I had only a small dremel and this old ocarina was a lot thicker-walled than I had anticipated. As a consequence it took some time to bore out and shape the hole. And then it left this white bare clay hole. What to do? I just happened to have enough metal leaf to decorate this exit and the coloring seemed to match the exterior gilding well. So now my retrograde ocarina has been upgraded.

May 1, 2013

Madonna of the Burning Embers

So what does an artist do when waiting for art work to dry, or for pots to burn in a pit? Make more art work of course. But while my pots were smoking away, I decided to end my run of ocarina making for now - the pit firing took too much out of my now frail body - and turn back to drawing. I did the relaxing and easy thing once more by coloring on top of a previously executed sketch of a relief sculpture of a Madonna and Child. The original sketch was made in conte crayon. On top of that I used water soluble pastels for a watercolor effect.
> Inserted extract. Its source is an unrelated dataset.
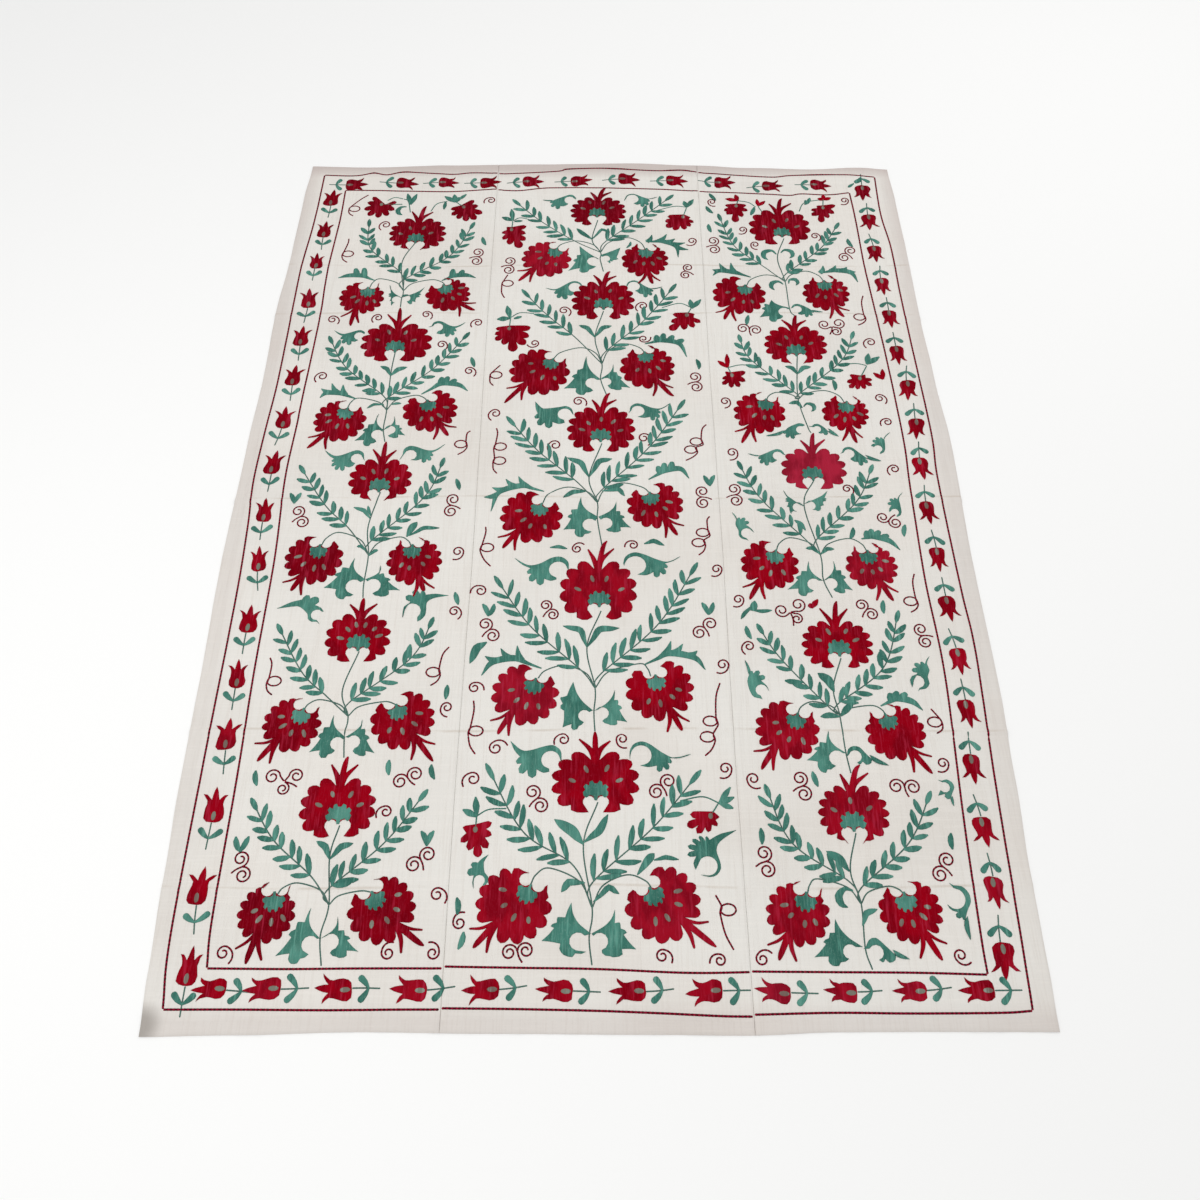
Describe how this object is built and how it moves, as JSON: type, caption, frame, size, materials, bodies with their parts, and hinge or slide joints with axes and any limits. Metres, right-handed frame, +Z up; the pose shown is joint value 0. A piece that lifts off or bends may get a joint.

This naturally made the paper curl so I had to flatten it down with weights for a while before adding the final layer of soft pastels. While waiting for the drawing to flatten I discovered how to use a dremel to route out some ocarinas for fine tuning - but more about that later.

Whether it was the inspiration of the pit firing or being in a warm mood, when adding the final layer of soft pastels to my Madonna and Child I choose to make a halo the color of burning embers. I now call this work Madonna of the Embers. Strange to associate such a watery or celestial being such as the Virgin Mary with Fire. A halo of embers seems more akin to eastern gods and goddesses and I was perhaps influenced by those. Either way she served well to preside over expectations of the forms and music that would come from the smoke and flames.